Another critical step is checking production while it is happening — not after it is completed. Identifying issues early, especially during the first 20–30% of production, gives teams enough time to correct problems before they affect timelines, costs, or shipment quality.

Final Inspection — Done Properly

Final inspections still matter a lot, but they need to be structured. Systems like AQL (Acceptable Quality Level) help businesses evaluate defects objectively rather than relying on guesswork or visual assumptions. It turns inspection into a proper decision-making system instead of a last-minute formality.
Over time, strong sourcing operations also learn from every shipment. They constantly ask:
  • What went wrong?
  • Why did it happen?
  • How can we prevent it next time?
That mindset is what creates consistency.
Many businesses still calculate sourcing using a very simple formula: unit price multiplied by quantity but the reality is far more complex. Once quality issues begin, the hidden costs start appearing — rework, delays, missed sales, customer complaints, and long-term brand damage. Suddenly, the “cheaper” supplier becomes the more expensive decision.
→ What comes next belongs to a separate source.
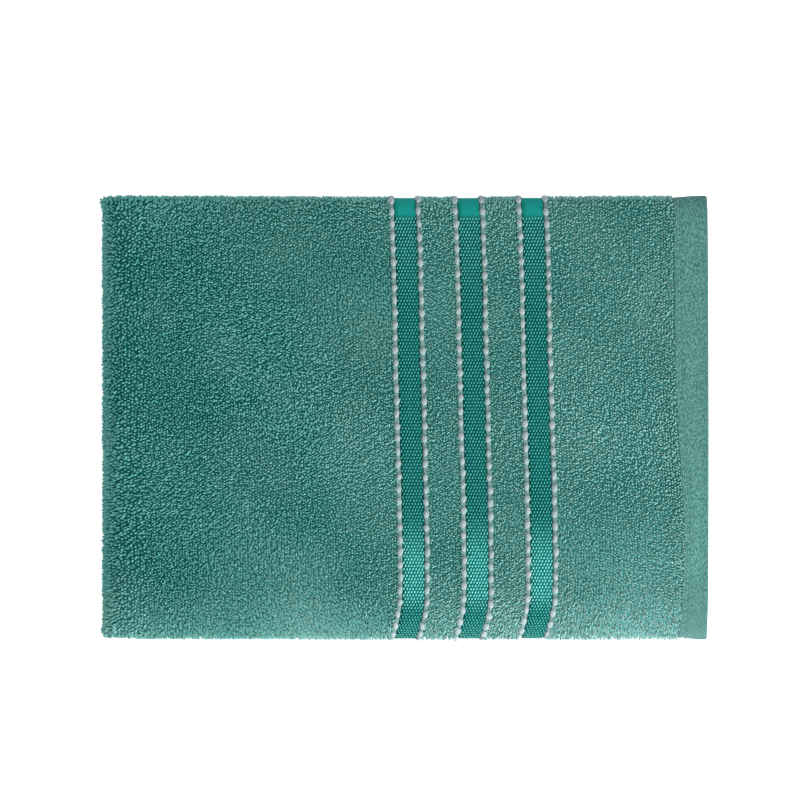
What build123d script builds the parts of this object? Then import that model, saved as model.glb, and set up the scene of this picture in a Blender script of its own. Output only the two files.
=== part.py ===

Where India Fits into This

We often get asked how India compares to other sourcing markets and the honest answer? India has incredible strengths:
  • Skilled craftsmanship
  • Material variety
  • Flexibility in production
But like any market, outcomes depend on how well the process is managed. Quality isn’t about the country; it’s about the system behind the production.
At Medoc, we’ve learned that sourcing is not really about placing orders. It’s about reducing risk and making execution reliable.
Because international sourcing will always involve moving parts — different factories, different cultures, and different ways of working. But one thing remains consistent…
When quality control is weak, everything becomes unpredictable.

When quality control is strong, everything becomes manageable.